July 14, 2007 at 11:26 am

Oh, and I forgot to say, I love these columns! Look forward to them every week.

Patrick Mattauch

July 15, 2007 at 12:12 am

I wonder if the back of Captain America’s costume above was changed to reflect how it appeared in the movie serial from the ’40’s?

Nope – that’s Cap’s original costume. The stripes stopped before it hit his back.

resemblance to french fox

July 16, 2007 at 11:46 am

I wish Marvel did more Female characters series, Agent Of Atlas was very cool for bringing back some cool ones in a very interesting way. I also wish Marvel released a few golden age Female Marvel Masterworks like Miss America and the Blonde Phantom, starting with first appearance stories. I find Marvel Comics VERY SEXIST not to put out more female character solo series out except for annoying Spider knock off Girl. Stuff like Miss America was extremely well done and there is no reason not to release those in Masterworks while bad stuff like USA Comics get rushed to the reprinting press

What a fun column today- that Blonde Phantom cover is amazing- very striking, and my favorite of the lot.

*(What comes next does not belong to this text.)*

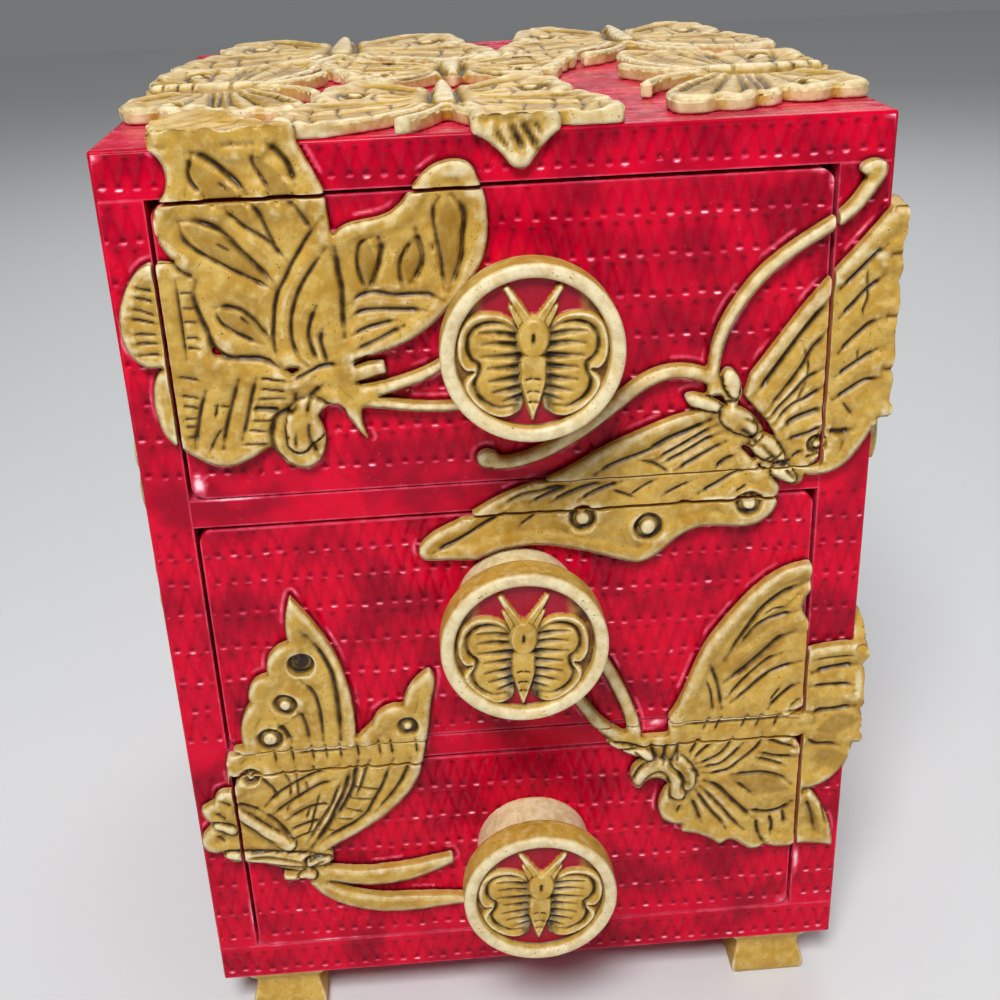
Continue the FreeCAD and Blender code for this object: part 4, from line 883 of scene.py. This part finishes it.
frontButterflies = {
    "upper_left": {
        "lines": upperLeft, "pits": [(-23.1, 97.1, 1.7, 0.6, 0.6)],
        "wells": [(-38.2, 131.4, -30.6, 122.4, 3.4), (-29.9, 131.6, -25.6, 124.2, 2.8),
                  (-39.9, 123.9, -29.2, 114.8, 3.6), (-36.9, 112.7, -30.8, 107.2, 2.8),
                  (-17, 120.7, -18, 113.9, 2.8), (-10.9, 120.4, -12.2, 114, 2.8),
                  (-6.6, 125.5, -7.4, 113.2, 3.8)],
        "bodies": [([(-26.4, 97.2), (-27.4, 95.4), (-28.1, 93.9)], 2.9)],
        "spots": [(-5, 128.3, 3, 1), (-22.9, 129.6, 0.7, 2.2), (-41.6, 131, 0.8, 3.2),
                  (-45.4, 97.6, 0.5, 3.4), (-3.4, 125.8, 1.4, 1.2), (-20.2, 104.6, 0.5, 2)]},
    "upper_right": {
        "lines": upperRight,
        "eyes": [(9.5, 79.8, 1.9), (18.7, 77.8, 2.1), (32.8, 80.5, 1.9), (41.8, 88.8, 1.5)],
        "bodies": [([(29.8, 99.2), (30.1, 97)], 1.3), ([(24.6, 96.4), (28, 95)], 1.05),
                   ([(30.3, 93.8), (32.4, 91.6)], 2), ([(34.2, 89.2), (36.6, 87.2)], 1.7),
                   ([(37, 85.1), (38.6, 83.9)], 1.3)],
        "spots": [(10, 85.6, 5, 0.35), (29, 81.6, 4, 0.35), (50.8, 91, 0.8, 4), (47.8, 114.8, 2.4, 0.9)]},
    "lower_left": {
        "lines": lowerLeft, "pits": [(-31.5, 59.2, 2.05, 1.3, 1)],
        "eyes": [(-34.4, 52.7, 1.8), (-37.2, 46.9, 2), (-16.9, 47.4, 1.6), (-40.8, 40.6, 1.5)],
        "bodies": [([(-36.6, 27.5), (-40.3, 30.7), (-43.4, 34.2)], 1.2),
                   ([(-33.6, 24.2), (-39.7, 25.2), (-45.6, 26.3)], 1.3), ([(-33.2, 23.8), (-30.9, 24.1)], 1),
                   ([(-33.9, 21.4), (-35, 21.2)], 1.1), ([(-44.9, 30.9), (-46.9, 32)], 0.9)],
        "spots": [(-43.4, 45, 0.9, 1), (-29, 44.6, 7, 0.3), (-16, 54.4, 0.7, 1.6)]},
    "lower_right": {
        "lines": lowerRight,
        "wells": [(31.2, 33.9, 41.6, 30.6, 4.2), (29.6, 50.4, 41.4, 60.4, 2.6), (31, 55.4, 41.4, 66, 1.8),
                  (45, 35, 50.4, 36.6, 3.4), (44.4, 41.4, 51.4, 43, 3.4), (43.6, 28.4, 46.6, 21.4, 2)],
        "pits": [(37.3, 32, 2.4, 0.3, 0), (48.2, 43.4, 2.6, 0.6, 0), (46.3, 36.2, 3.2, 0.6, 0)],
        "bodies": [([(23.8, 31.8), (23.7, 33.9), (22.9, 36), (20.9, 37.2), (18.7, 36.4), (17.4, 34.5)], 1.3),
                   ([(23.7, 37.6), (25.1, 35.8), (25.6, 33.7), (25.2, 32.7)], 1.1),
                   ([(19.2, 39), (16.1, 40.6), (13.4, 41.5)], 0.9)],
        "spots": [(42.2, 66, 0.5, 2.6), (30, 44.6, 9, 0.3), (50.6, 49, 0.7, 3)]},
}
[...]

I believe two other folks have mentioned it, but if not a picture, perhaps a description if one is available, of what Thor and Loki looked like prior to their “official” debut would be really great- I’m very curious if they were sporting more “traditional” looks (like Thor’s once upon a time mortal replacement who took on the “original” red bearded look so oft described in Norse mythology), or if they actually did appear as we know them.

David Kirkpatrick

July 16, 2007 at 4:00 pm

The stripes on the lower half of Cap’s torso go all the way around in the version of the costume worn by Steve Rogers, while the stripes are only in the front on the 1950’s replacement Cap. This was a major plot point of a great arc in Captain America and the Falcon in the early 70’s, when they re-introduced the 1950’s Captain America and Bucky (who later became Nomad).

Let me get this straight: Republic had no basis in the comics for that aspect of the costume, but despite complaining about the serial at the time, Timely/Atlas/Marvel subsequently incorporated that version of the stripes into their comics?

Carlton Donaghe

July 17, 2007 at 7:57 pm

Sorry I got back late, but Mr. Coville, you are right– I had missed your mention of Millie the Model. At one time, a major Marvel franchise, with some great art.

Millie appeared as the Blonde Phantom in an early issue of her comic, so the B.P. was recreated as a character in her own right.

Cap’s stripes going all the way around was likely a retcon. A look at the GCD cover scans shows the earliest shot of his back on a cover was #31 in 1943, and the stripes are only on the front.

Cool page, keep it up! greetings from germany

I’ve read most of Sun Girl #1 and I remember that the lead story is just absolutely gorgoeus. I think it may have been Al Feldstein’s pencils. That guy could really draw (especially women).

–CLiffy

Venus also made an appearance in the “Avengers Forever” maxi-series (circa 1999) as a member of the “1950’s Avengers”. It was an alternate timeline team, but it also included 3-D Man, Marvel Boy, Gorilla Man and Living Robot.

There’s some fan debate/speculation over whether or not the 1950’s Avengers team existed in the mainstream Marvel U. Was this team mentioned in “Agents of Atlas”?

[quote]I find Marvel Comics VERY SEXIST not to put out more female character solo series out except for annoying Spider knock off Girl.[/quote]

Well, there’s also Ms. Marvel, She-Hulk, Runaways, which is lead by a female character and features more women than men, the new Quasar miniseries, a couple of the one-shots in the new magic books, and Spider-Man Loves Mary Jane. Recently they’ve published Arana and Jubilee books, as well.

Venus became a horror comic…for some reason.

Given that there appears to be a whole generation of Marvel Super-heroes, of which the current comic buying population has NO KNOWLEDGE OF (female superheroes, gasp!)…. Is this where the idea for Marvel: The Lost Generation came from?

As I recall, John Byrne and maybe Roger Stern created a type of pocket universe based in part on some older monster/mystery stories that seemed to indicate that their had been a skrull invasion back prior to the current Marvel Silver age, but that an entire generation of superheroes had been wiped out or ERASED by a reordering of the time-line.

This also leads one to ask, is the current chronology of the Marvel Universe correct? That is, how many other manipulations by Kang or Immortus have there been…and could the actual history of Marvel Silver age be radically different than the published stories that we know and love… FF go to the moon… Avengers find Cap frozen in the ice… X-men were hidden from the public in a school… Dr. Strange became the disciple of the Ancient One… Bruce Banner became the Hulk…. etc.

There’s one Venus appearance you forgot, iirc. She appeared in the first few issues of CHAMPIONS in the mid-Seventies, when the heroes encountered the Greco-Roman gods, one of whom was Hercules, a Champion from issue #1 up. Hurricane, who appearfed in early-40’s issues of CAPTAIN AMERICA COMICS, was said to be the son of Thor, but I think Marvel has later retconned him as being an identity of the Eternal Makkari. Thor also appeared in an INVADERS story set in the Forties. Since Don Blake once mentioned his “bum leg” keeping him out of the Korean War, I think Odin probably gave Thor the amnesiac Don Blake identity sometime between World War II and Korea. At least, in the Silver Age.